* **Set task**: Copy the full set of lines exactly as given.

____

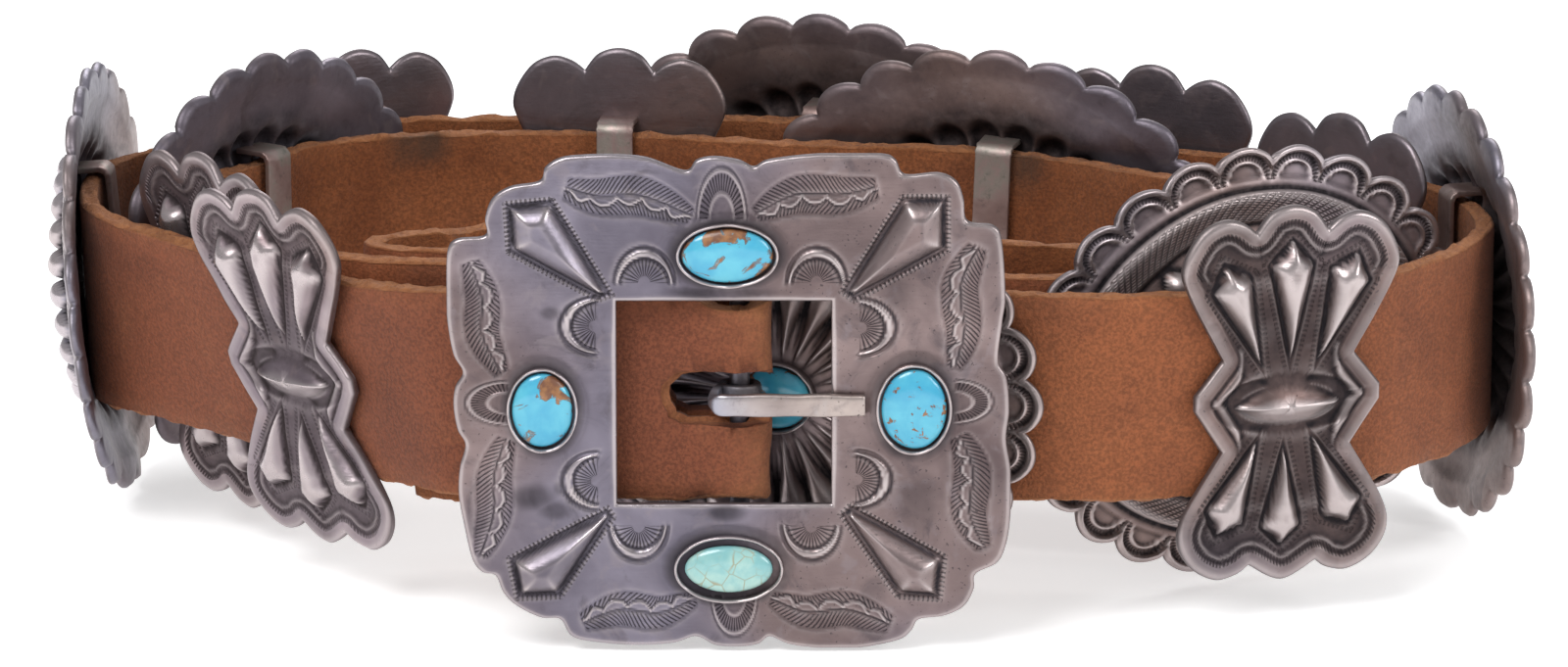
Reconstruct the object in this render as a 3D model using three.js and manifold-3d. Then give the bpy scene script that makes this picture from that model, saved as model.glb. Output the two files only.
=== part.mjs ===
// A concho belt: a leather strap coiled up on its edge, carrying seven oval conchos, seven butterfly
// plates and a stamped square buckle, all of silver, with turquoise stones. Millimetres, +Z up.
// The buckle faces -Y. The coil runs clockwise from the buckle, seen from above: once round outside,
// once round inside, and a plain tail that doubles back within. The buckle stands on the floor, z = 0,
// and the conchos stand just clear of it.
import * as THREE from "three";
import { mergeVertices } from "three/addons/utils/BufferGeometryUtils.js";
import Module from "manifold-3d";

const wasm = await Module();
wasm.setup();

// Driving sizes

const STRAP_WIDTH = 32;
const STRAP_THICKNESS = 3;
const COIL_WIDTH = 220;
const COIL_DEPTH = 140;
const FLAP_LENGTH = 60;
const FLAP_DROP = 3.5;
const CLEARANCE = 0.3;

const CONCHO_WIDTH = 81;
const CONCHO_HEIGHT = 67.5;
const CONCHO_RISE = 7;
const CONCHO_SHEET = 1.1;
const CONCHO_LOBES = 24;
const CONCHO_FLUTES = 24;
const CONCHO_STONE_WIDTH = 11;
const CONCHO_STONE_HEIGHT = 9.5;
const CONCHO_STAND = 1;

const BUTTERFLY_WIDTH = 35;
const BUTTERFLY_HEIGHT = 59;
const BUTTERFLY_SHEET = 1.3;
const BUTTERFLY_RIDGE = 2;

const LOOP_WIDTH = 6;
const LOOP_SHEET = 1;
const LOOP_PLAY_HIGH = 1.3;
const LOOP_PLAY_DEEP = 0.9;

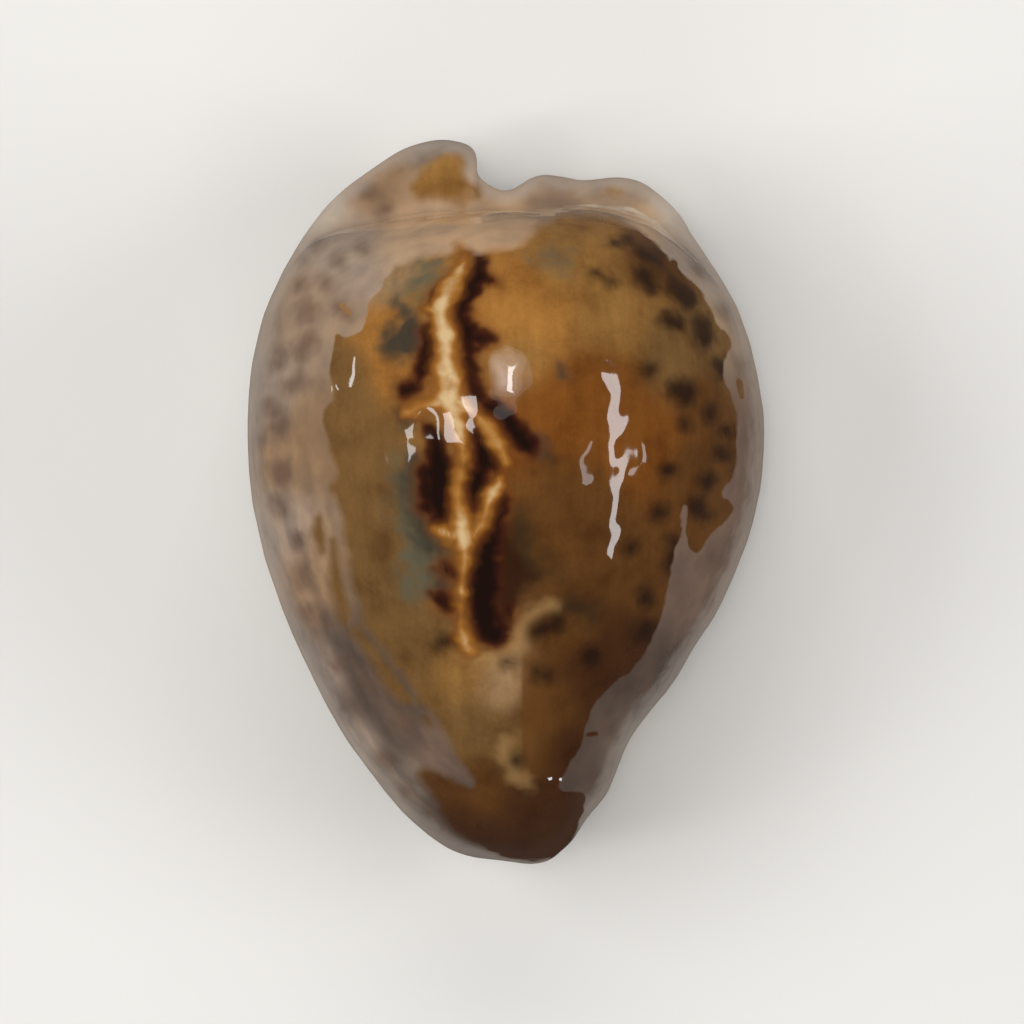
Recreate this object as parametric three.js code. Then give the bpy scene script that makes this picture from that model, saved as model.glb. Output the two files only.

____

* **Exercise result**:
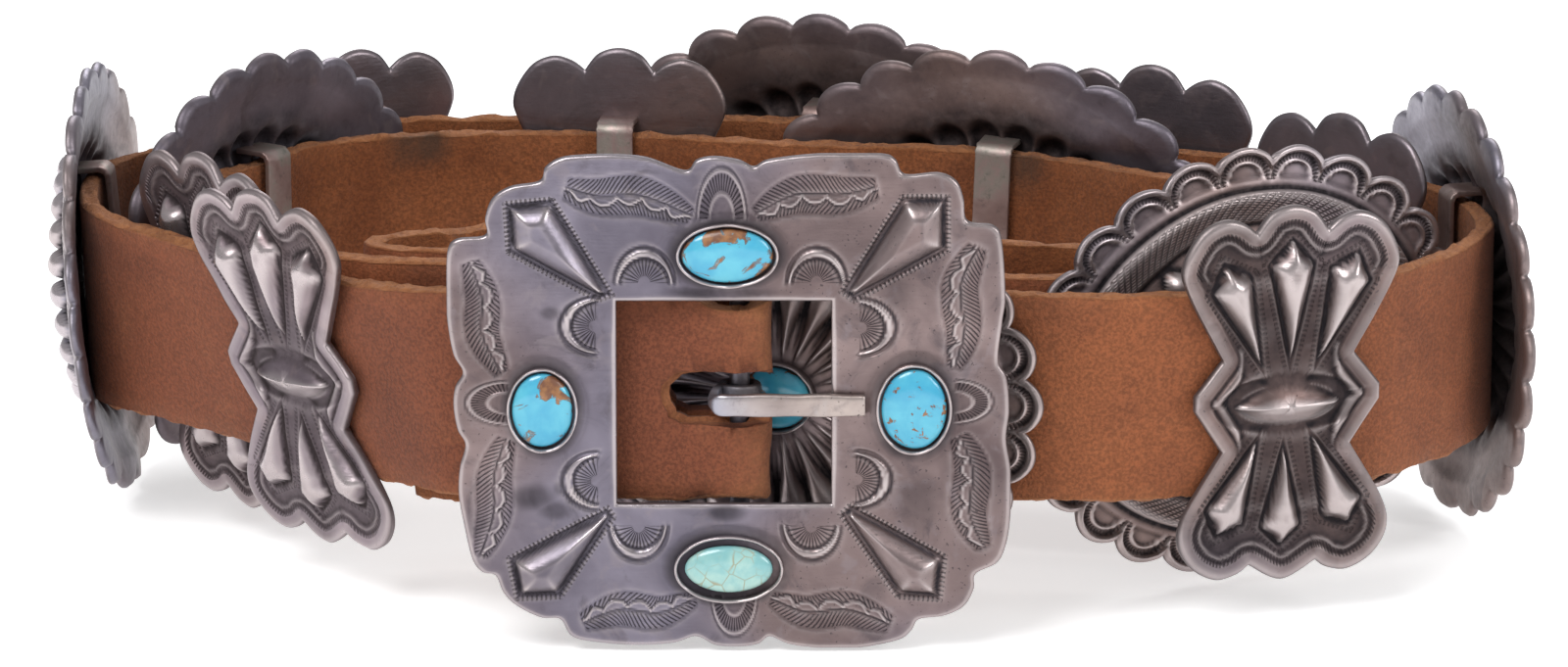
Reconstruct the object in this render as a 3D model using three.js and manifold-3d. Then give the bpy scene script that makes this picture from that model, saved as model.glb. Output the two files only.
=== part.mjs ===
// A concho belt: a leather strap coiled up on its edge, carrying seven oval conchos, seven butterfly
// plates and a stamped square buckle, all of silver, with turquoise stones. Millimetres, +Z up.
// The buckle faces -Y. The coil runs clockwise from the buckle, seen from above: once round outside,
// once round inside, and a plain tail that doubles back within. The buckle stands on the floor, z = 0,
// and the conchos stand just clear of it.
import * as THREE from "three";
import { mergeVertices } from "three/addons/utils/BufferGeometryUtils.js";
import Module from "manifold-3d";

const wasm = await Module();
wasm.setup();

// Driving sizes

const STRAP_WIDTH = 32;
const STRAP_THICKNESS = 3;
const COIL_WIDTH = 220;
const COIL_DEPTH = 140;
const FLAP_LENGTH = 60;
const FLAP_DROP = 3.5;
const CLEARANCE = 0.3;

const CONCHO_WIDTH = 81;
const CONCHO_HEIGHT = 67.5;
const CONCHO_RISE = 7;
const CONCHO_SHEET = 1.1;
const CONCHO_LOBES = 24;
const CONCHO_FLUTES = 24;
const CONCHO_STONE_WIDTH = 11;
const CONCHO_STONE_HEIGHT = 9.5;
const CONCHO_STAND = 1;

const BUTTERFLY_WIDTH = 35;
const BUTTERFLY_HEIGHT = 59;
const BUTTERFLY_SHEET = 1.3;
const BUTTERFLY_RIDGE = 2;

const LOOP_WIDTH = 6;
const LOOP_SHEET = 1;
const LOOP_PLAY_HIGH = 1.3;
const LOOP_PLAY_DEEP = 0.9;

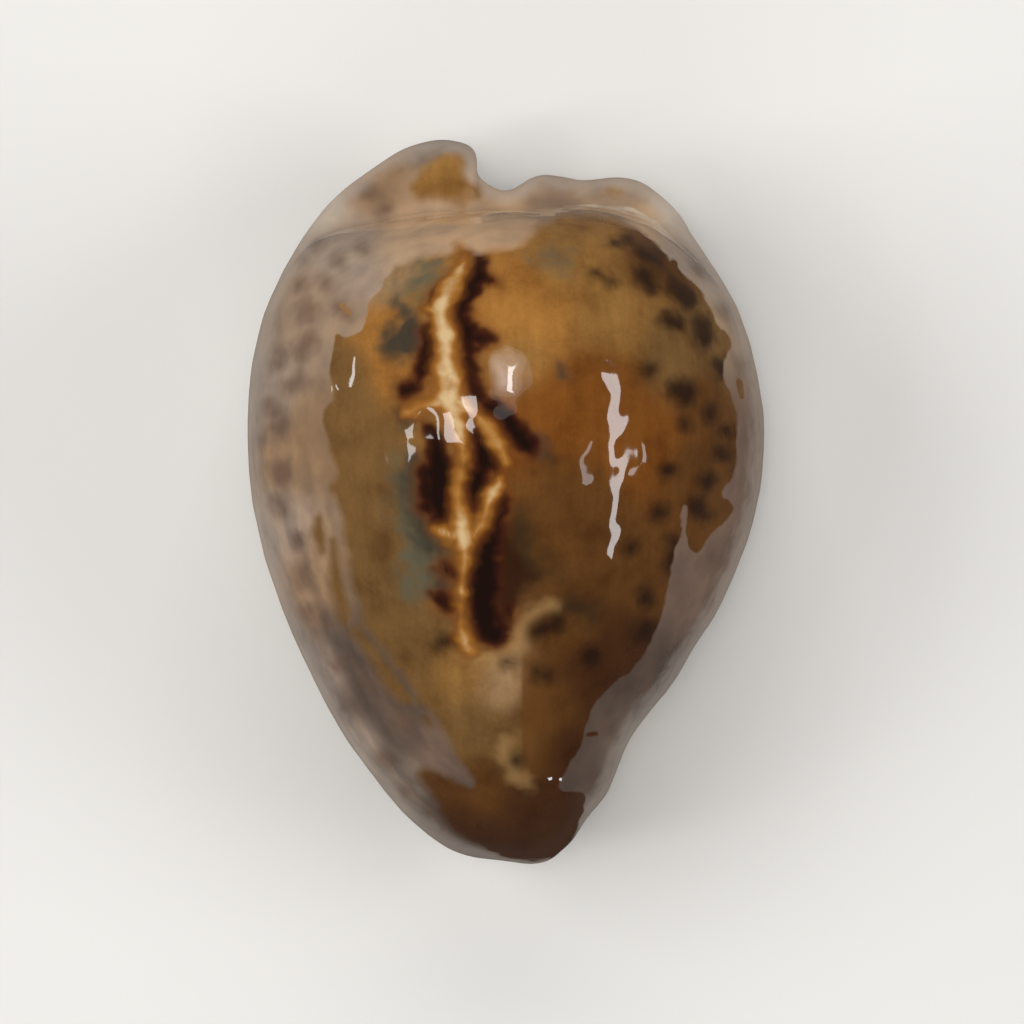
Recreate this object as parametric three.js code. Then give the bpy scene script that makes this picture from that model, saved as model.glb. Output the two files only.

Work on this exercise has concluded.